## GIVEN REQUEST
Present the following data again exactly as it is shown.

## SUPPLIED MATERIAL
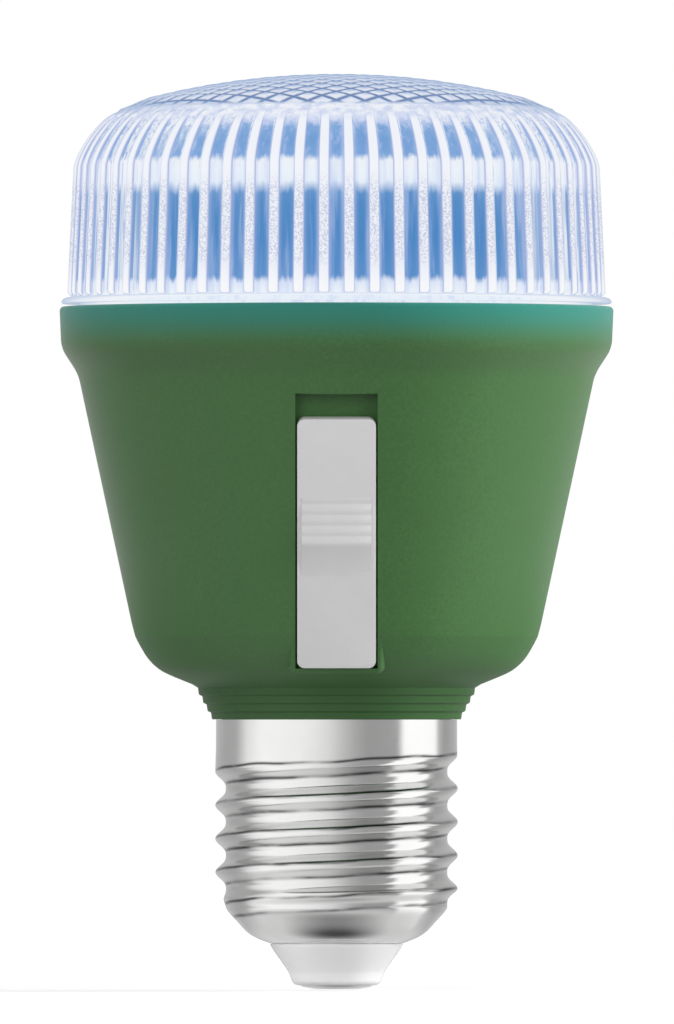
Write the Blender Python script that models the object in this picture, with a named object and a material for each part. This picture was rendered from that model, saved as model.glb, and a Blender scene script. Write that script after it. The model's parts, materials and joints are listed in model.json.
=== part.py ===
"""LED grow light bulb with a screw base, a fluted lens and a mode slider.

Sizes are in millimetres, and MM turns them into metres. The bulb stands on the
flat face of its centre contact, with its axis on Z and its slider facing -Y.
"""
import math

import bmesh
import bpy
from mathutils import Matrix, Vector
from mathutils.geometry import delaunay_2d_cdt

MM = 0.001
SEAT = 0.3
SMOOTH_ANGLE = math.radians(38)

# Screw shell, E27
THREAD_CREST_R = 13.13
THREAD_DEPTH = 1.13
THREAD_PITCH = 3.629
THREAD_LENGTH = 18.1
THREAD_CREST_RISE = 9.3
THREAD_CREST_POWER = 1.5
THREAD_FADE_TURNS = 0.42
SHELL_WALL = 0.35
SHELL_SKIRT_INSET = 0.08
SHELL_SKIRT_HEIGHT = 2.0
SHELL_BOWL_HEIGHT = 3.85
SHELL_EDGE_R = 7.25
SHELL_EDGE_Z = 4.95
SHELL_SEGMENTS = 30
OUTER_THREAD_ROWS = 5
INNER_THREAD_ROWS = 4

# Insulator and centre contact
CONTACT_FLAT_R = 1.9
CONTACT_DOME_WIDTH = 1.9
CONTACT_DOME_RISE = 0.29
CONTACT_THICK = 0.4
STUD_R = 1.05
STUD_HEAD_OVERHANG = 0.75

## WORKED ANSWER
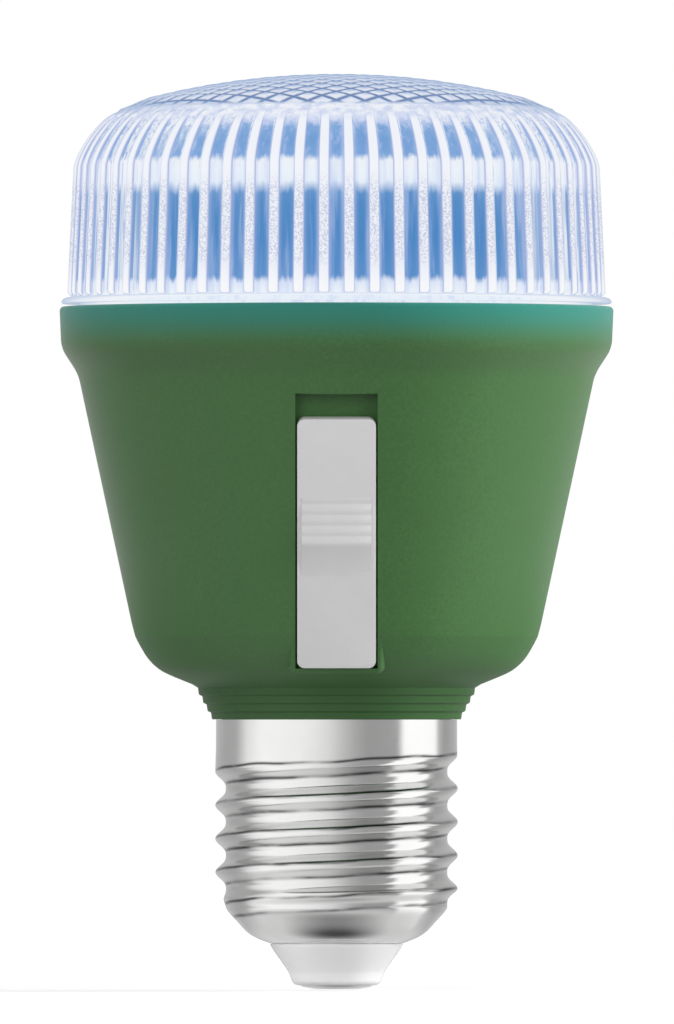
Write the Blender Python script that models the object in this picture, with a named object and a material for each part. This picture was rendered from that model, saved as model.glb, and a Blender scene script. Write that script after it. The model's parts, materials and joints are listed in model.json.
=== part.py ===
"""LED grow light bulb with a screw base, a fluted lens and a mode slider.

Sizes are in millimetres, and MM turns them into metres. The bulb stands on the
flat face of its centre contact, with its axis on Z and its slider facing -Y.
"""
import math

import bmesh
import bpy
from mathutils import Matrix, Vector
from mathutils.geometry import delaunay_2d_cdt

MM = 0.001
SEAT = 0.3
SMOOTH_ANGLE = math.radians(38)

# Screw shell, E27
THREAD_CREST_R = 13.13
THREAD_DEPTH = 1.13
THREAD_PITCH = 3.629
THREAD_LENGTH = 18.1
THREAD_CREST_RISE = 9.3
THREAD_CREST_POWER = 1.5
THREAD_FADE_TURNS = 0.42
SHELL_WALL = 0.35
SHELL_SKIRT_INSET = 0.08
SHELL_SKIRT_HEIGHT = 2.0
SHELL_BOWL_HEIGHT = 3.85
SHELL_EDGE_R = 7.25
SHELL_EDGE_Z = 4.95
SHELL_SEGMENTS = 30
OUTER_THREAD_ROWS = 5
INNER_THREAD_ROWS = 4

# Insulator and centre contact
CONTACT_FLAT_R = 1.9
CONTACT_DOME_WIDTH = 1.9
CONTACT_DOME_RISE = 0.29
CONTACT_THICK = 0.4
STUD_R = 1.05
STUD_HEAD_OVERHANG = 0.75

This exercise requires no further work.